What we found is for a lot of the workloads that we wanted to target. We wanted, high bandwidth, quarter core communications, For the types of things that don’t necessarily move to GP, right? Sparse, branchy, memory intensive workloads, lots of fork joint concurrency. So we built a totally custom NVIDIA fabric that we call our scalable coherency fabric, [00:05:00] twice the bisection bandwidth of competing products.

It’s 72 cores on a single NUMA (non-uniform memory access) domain. There’s no sub NUMA islands. This is a really great fabric. And, by using Neoverse, it allowed us to spend our design cycles on building that fabric, which is how grace was able to get partially how grace was able to get the exceptional performance that it did.
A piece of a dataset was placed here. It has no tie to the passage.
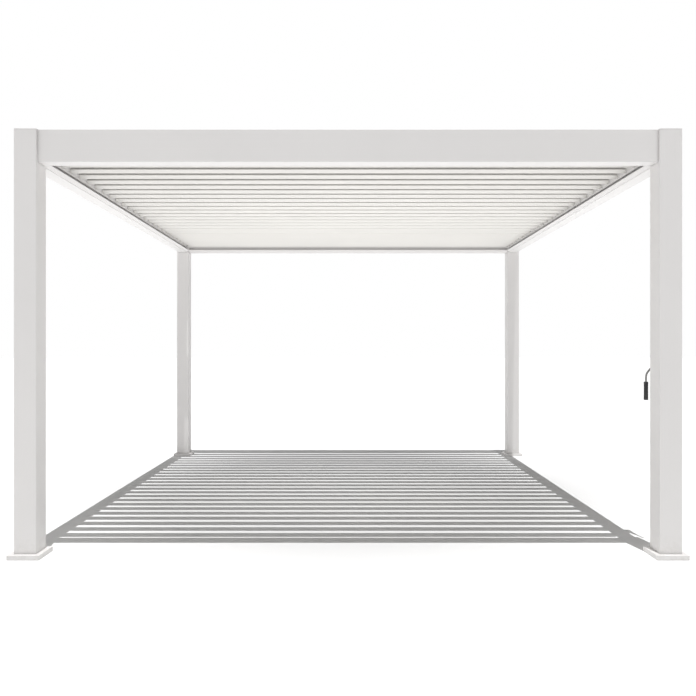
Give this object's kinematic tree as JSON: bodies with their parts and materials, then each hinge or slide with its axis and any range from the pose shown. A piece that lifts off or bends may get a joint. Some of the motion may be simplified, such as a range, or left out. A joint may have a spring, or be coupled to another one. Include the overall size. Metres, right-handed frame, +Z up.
{
  "type": "louvered pergola",
  "caption": "Square aluminium pergola: posts on feet, hollow beams with inner gutters, and parallel tilting roof blades turned by a hand crank.",
  "frame": {"origin": "on the floor, under the middle of the roof", "axes": "+X to the right seen from the front, along the blades; +Y from the front to the back; +Z up"},
  "size_m": [4.06, 4.06, 2.577],
  "materials": {
    "white_powder_coat": "white powder coat, satin",
    "blade_powder_coat": "white powder coat, satin",
    "rod_metal": "grey satin metal",
    "black_plastic": "matte black moulding"
  },
  "bodies": {
    "frame": {"post_front_left": "white_powder_coat", "post_front_right": "white_powder_coat", "post_back_left": "white_powder_coat", "post_back_right": "white_powder_coat", "post_cap_front_left": "white_powder_coat", "post_cap_front_right": "white_powder_coat", "post_cap_back_left": "white_powder_coat", "post_cap_back_right": "white_powder_coat", "foot_front_left": "white_powder_coat", "foot_front_right": "white_powder_coat", "foot_back_left": "white_powder_coat", "foot_back_right": "white_powder_coat", "beam_front": "white_powder_coat", "beam_back": "white_powder_coat", "beam_left": "white_powder_coat", "beam_right": "white_powder_coat", "crank_box": "white_powder_coat"},
    "louver_01": {"louver_01": "blade_powder_coat"},
    "louver_02": {"louver_02": "blade_powder_coat"},
    "louver_03": {"louver_03": "blade_powder_coat"},
    "louver_04": {"louver_04": "blade_powder_coat"},
    "louver_05": {"louver_05": "blade_powder_coat"},
    "louver_06": {"louver_06": "blade_powder_coat"},
    "louver_07": {"louver_07": "blade_powder_coat"},
    "louver_08": {"louver_08": "blade_powder_coat"},
    "louver_09": {"louver_09": "blade_powder_coat"},
    "louver_10": {"louver_10": "blade_powder_coat"},
    "louver_11": {"louver_11": "blade_powder_coat"},
    "louver_12": {"louver_12": "blade_powder_coat"},
    "louver_13": {"louver_13": "blade_powder_coat"},
    "louver_14": {"louver_14": "blade_powder_coat"},
    "louver_15": {"louver_15": "blade_powder_coat"},
    "louver_16": {"louver_16": "blade_powder_coat"},
    "louver_17": {"louver_17": "blade_powder_coat"},
    "louver_18": {"louver_18": "blade_powder_coat"},
    "louver_19": {"louver_19": "blade_powder_coat"},
    "louver_20": {"louver_20": "blade_powder_coat"},
    "louver_21": {"louver_21": "blade_powder_coat"},
    "louver_22": {"louver_22": "blade_powder_coat"},
    "louver_23": {"louver_23": "blade_powder_coat"},
    "louver_24": {"louver_24": "blade_powder_coat"},
    "louver_25": {"louver_25": "blade_powder_coat"},
    "crank": {"crank_rod": "rod_metal"},
    "grip": {"crank_grip": "black_plastic"}
  },
  "joints": [
    {"name": "crank_turn", "type": "hinge", "parent": "frame", "child": "crank", "pos_m": [1.994, -1.71, 2.392], "axis": [0, 0, -1], "range_deg": [-1872, 1712]},
    {"name": "grip_spin", "type": "hinge", "parent": "crank", "child": "grip", "pos_m": [1.9685, -1.578, 0.98], "axis": [0, 0, -1], "continuous": true},
    {"name": "louver_01_tilt", "type": "hinge", "parent": "frame", "child": "louver_01", "pos_m": [0, -1.8, 2.51847], "axis": [-1, 0, 0], "range_deg": [-47, 43]},
    {"name": "louver_02_tilt", "type": "hinge", "parent": "frame", "child": "louver_02", "pos_m": [0, -1.65, 2.51847], "axis": [-1, 0, 0], "range_deg": [-47, 43]},
    {"name": "louver_03_tilt", "type": "hinge", "parent": "frame", "child": "louver_03", "pos_m": [0, -1.5, 2.51847], "axis": [-1, 0, 0], "range_deg": [-47, 43]},
    {"name": "louver_04_tilt", "type": "hinge", "parent": "frame", "child": "louver_04", "pos_m": [0, -1.35, 2.51847], "axis": [-1, 0, 0], "range_deg": [-47, 43]},
    {"name": "louver_05_tilt", "type": "hinge", "parent": "frame", "child": "louver_05", "pos_m": [0, -1.2, 2.51847], "axis": [-1, 0, 0], "range_deg": [-47, 43]},
    {"name": "louver_06_tilt", "type": "hinge", "parent": "frame", "child": "louver_06", "pos_m": [0, -1.05, 2.51847], "axis": [-1, 0, 0], "range_deg": [-47, 43]},
    {"name": "louver_07_tilt", "type": "hinge", "parent": "frame", "child": "louver_07", "pos_m": [0, -0.9, 2.51847], "axis": [-1, 0, 0], "range_deg": [-47, 43]},
    {"name": "louver_08_tilt", "type": "hinge", "parent": "frame", "child": "louver_08", "pos_m": [0, -0.75, 2.51847], "axis": [-1, 0, 0], "range_deg": [-47, 43]},
    {"name": "louver_09_tilt", "type": "hinge", "parent": "frame", "child": "louver_09", "pos_m": [0, -0.6, 2.51847], "axis": [-1, 0, 0], "range_deg": [-47, 43]},
    {"name": "louver_10_tilt", "type": "hinge", "parent": "frame", "child": "louver_10", "pos_m": [0, -0.45, 2.51847], "axis": [-1, 0, 0], "range_deg": [-47, 43]},
    {"name": "louver_11_tilt", "type": "hinge", "parent": "frame", "child": "louver_11", "pos_m": [0, -0.3, 2.51847], "axis": [-1, 0, 0], "range_deg": [-47, 43]},
    {"name": "louver_12_tilt", "type": "hinge", "parent": "frame", "child": "louver_12", "pos_m": [0, -0.15, 2.51847], "axis": [-1, 0, 0], "range_deg": [-47, 43]},
    {"name": "louver_13_tilt", "type": "hinge", "parent": "frame", "child": "louver_13", "pos_m": [0, 0, 2.51847], "axis": [-1, 0, 0], "range_deg": [-47, 43]},
    {"name": "louver_14_tilt", "type": "hinge", "parent": "frame", "child": "louver_14", "pos_m": [0, 0.15, 2.51847], "axis": [-1, 0, 0], "range_deg": [-47, 43]},
    {"name": "louver_15_tilt", "type": "hinge", "parent": "frame", "child": "louver_15", "pos_m": [0, 0.3, 2.51847], "axis": [-1, 0, 0], "range_deg": [-47, 43]},
    {"name": "louver_16_tilt", "type": "hinge", "parent": "frame", "child": "louver_16", "pos_m": [0, 0.45, 2.51847], "axis": [-1, 0, 0], "range_deg": [-47, 43]},
    {"name": "louver_17_tilt", "type": "hinge", "parent": "frame", "child": "louver_17", "pos_m": [0, 0.6, 2.51847], "axis": [-1, 0, 0], "range_deg": [-47, 43]},
    {"name": "louver_18_tilt", "type": "hinge", "parent": "frame", "child": "louver_18", "pos_m": [0, 0.75, 2.51847], "axis": [-1, 0, 0], "range_deg": [-47, 43]},
    {"name": "louver_19_tilt", "type": "hinge", "parent": "frame", "child": "louver_19", "pos_m": [0, 0.9, 2.51847], "axis": [-1, 0, 0], "range_deg": [-47, 43]},
    {"name": "louver_20_tilt", "type": "hinge", "parent": "frame", "child": "louver_20", "pos_m": [0, 1.05, 2.51847], "axis": [-1, 0, 0], "range_deg": [-47, 43]},
    {"name": "louver_21_tilt", "type": "hinge", "parent": "frame", "child": "louver_21", "pos_m": [0, 1.2, 2.51847], "axis": [-1, 0, 0], "range_deg": [-47, 43]},
    {"name": "louver_22_tilt", "type": "hinge", "parent": "frame", "child": "louver_22", "pos_m": [0, 1.35, 2.51847], "axis": [-1, 0, 0], "range_deg": [-47, 43]},
    {"name": "louver_23_tilt", "type": "hinge", "parent": "frame", "child": "louver_23", "pos_m": [0, 1.5, 2.51847], "axis": [-1, 0, 0], "range_deg": [-47, 43]},
    {"name": "louver_24_tilt", "type": "hinge", "parent": "frame", "child": "louver_24", "pos_m": [0, 1.65, 2.51847], "axis": [-1, 0, 0], "range_deg": [-47, 43]},
    {"name": "louver_25_tilt", "type": "hinge", "parent": "frame", "child": "louver_25", "pos_m": [0, 1.8, 2.51847], "axis": [-1, 0, 0], "range_deg": [-47, 43]}
  ],
  "couplings": [
    {"joint": "louver_01_tilt", "follows": "crank_turn", "ratio": 0.025},
    {"joint": "louver_02_tilt", "follows": "crank_turn", "ratio": 0.025},
    {"joint": "louver_03_tilt", "follows": "crank_turn", "ratio": 0.025},
    {"joint": "louver_04_tilt", "follows": "crank_turn", "ratio": 0.025},
    {"joint": "louver_05_tilt", "follows": "crank_turn", "ratio": 0.025},
    {"joint": "louver_06_tilt", "follows": "crank_turn", "ratio": 0.025},
    {"joint": "louver_07_tilt", "follows": "crank_turn", "ratio": 0.025},
    {"joint": "louver_08_tilt", "follows": "crank_turn", "ratio": 0.025},
    {"joint": "louver_09_tilt", "follows": "crank_turn", "ratio": 0.025},
    {"joint": "louver_10_tilt", "follows": "crank_turn", "ratio": 0.025},
    {"joint": "louver_11_tilt", "follows": "crank_turn", "ratio": 0.025},
    {"joint": "louver_12_tilt", "follows": "crank_turn", "ratio": 0.025},
    {"joint": "louver_13_tilt", "follows": "crank_turn", "ratio": 0.025},
    {"joint": "louver_14_tilt", "follows": "crank_turn", "ratio": 0.025},
    {"joint": "louver_15_tilt", "follows": "crank_turn", "ratio": 0.025},
    {"joint": "louver_16_tilt", "follows": "crank_turn", "ratio": 0.025},
    {"joint": "louver_17_tilt", "follows": "crank_turn", "ratio": 0.025},
    {"joint": "louver_18_tilt", "follows": "crank_turn", "ratio": 0.025},
    {"joint": "louver_19_tilt", "follows": "crank_turn", "ratio": 0.025},
    {"joint": "louver_20_tilt", "follows": "crank_turn", "ratio": 0.025},
    {"joint": "louver_21_tilt", "follows": "crank_turn", "ratio": 0.025},
    {"joint": "louver_22_tilt", "follows": "crank_turn", "ratio": 0.025},
    {"joint": "louver_23_tilt", "follows": "crank_turn", "ratio": 0.025},
    {"joint": "louver_24_tilt", "follows": "crank_turn", "ratio": 0.025},
    {"joint": "louver_25_tilt", "follows": "crank_turn", "ratio": 0.025}
  ]
}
Brian: Robbie, we have some questions for you later on, but feel free if you want to, if you want to jump in here. No,

Robbie: No, you’re good. You’re good. I have the same problem. So I totally understand. It just comes with the roles, right? But. No, I think Neoverse, specifically the V series, it’s the design that the mindset of Arm going into that design was, for high end HPC level, big compute, and it was a perfect marriage for NVIDIA to go after the V series, IP, and then again, to marry it with their expertise, in terms of, the mesh and obviously, the GPU, and I think the cool thing that happened was, yes, great. There are workloads that you want to, that you absolutely need to transfer the GPU. We all know this, especially from the AI [00:06:00] perspective, being able to take full advantage of just your general-purpose compute workloads in the same system is where you get to benefit the Neoverse.

Cause it’s the same line that we’ve pounded through the cloud partners and really iterated on and learn from that so that NVIDIA could take that IP and take advantage of what we’ve learned. I think that the thing that ARM brings to the table is that our You know, with all the hyperscalers, we’ve learned a lot.

You could put that into the IP so that NVIDIA can actually produce, the highest-powered Arm server you could buy off the shelf. Right now it, de facto, and again, I think, just to reiterate on the point around, multi architectures and, the eighties and nineties having worked at previous companies that have done previous architectures and live that.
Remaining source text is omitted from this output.